Double jeu, dénonciation et divorce !
Les nombreux fans de Lea Desandre ne seront pas déçus par ses débuts à l’Opéra national de Paris. Les deux arias de Cherubino chantés à l’avant-scène récoltent des applaudissements mérités, la mezzo jouant de nuances et de raffinement dans ces tubes de la musique classique. Casquette à l’envers et yeux rivés sur son téléphone portable, elle forme un couple assorti à Barbarina chantée par Kseniia Proshina, une jeune artiste à suivre de près. On l’aura compris, la mise en scène de Netia Jones (également vidéaste et scénographe) fait le pari de la modernité en respectant toutefois le livret éprouvé de Da Ponte. La femme de théâtre célébrée au Royaume-Uni livre une première production à Paris plutôt réussie où l’on retrouve quelques marqueurs de la nouvelle génération d’artistes de la scène. Les projections vidéo qui traduisent tantôt les pensées ou présentent des extraits du texte de Beaumarchais offrent plusieurs degrés de lecture souvent appréciables. Les scènes attendues sont abordées de front avec un sens du tempo et une belle énergie qui se rodera sans nul doute au fur et à mesure des représentations. Même si la dernière scène manque de poésie, Netia Jones multiplie les points de vue avec intelligence en immergeant ses comédiens dans un théâtre dans le théâtre. Passant de l’intimité d’une loge à la profondeur du plateau de Garnier ouvert jusqu’au salon de la danse, les espaces sont utilisés astucieusement grâce à un décor habillé par les projections. Alors qu’il aurait été facile de grossir le trait, la metteuse en scène délivre un message féministe avec subtilité et délicatesse. L’air de Barbarina « l'ho perduta me meschina » rendu explicite est déchirant.
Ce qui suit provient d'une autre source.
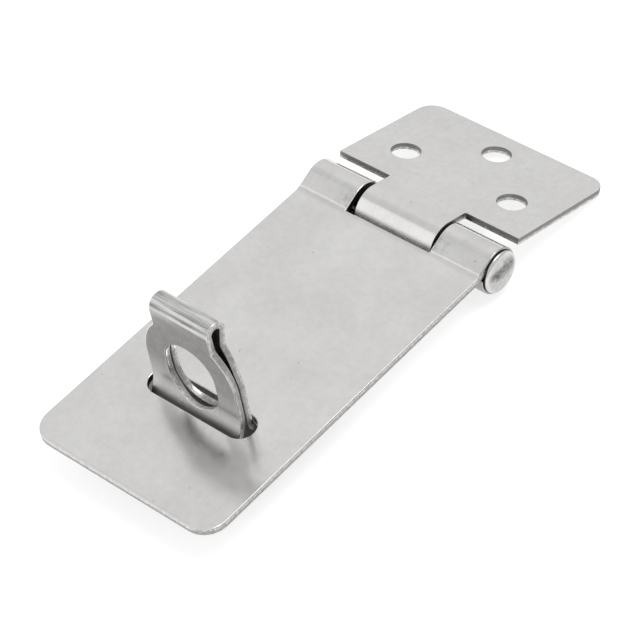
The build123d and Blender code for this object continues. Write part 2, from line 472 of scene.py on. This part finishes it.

La charge n’est jamais lourde mais l’on comprend que la comtesse, à la toute fin, rend à Almaviva non seulement la « spilla » accusatrice mais également son alliance. Avant que la lassitude ne gagne les spectateurs volages et qu’un nouveau divorce soit prononcé, ces nouvelles Noces de Figaro de Garnier (à découvrir jusqu’au 18 févier 2022) sont appelées à durer le temps de quelques reprises.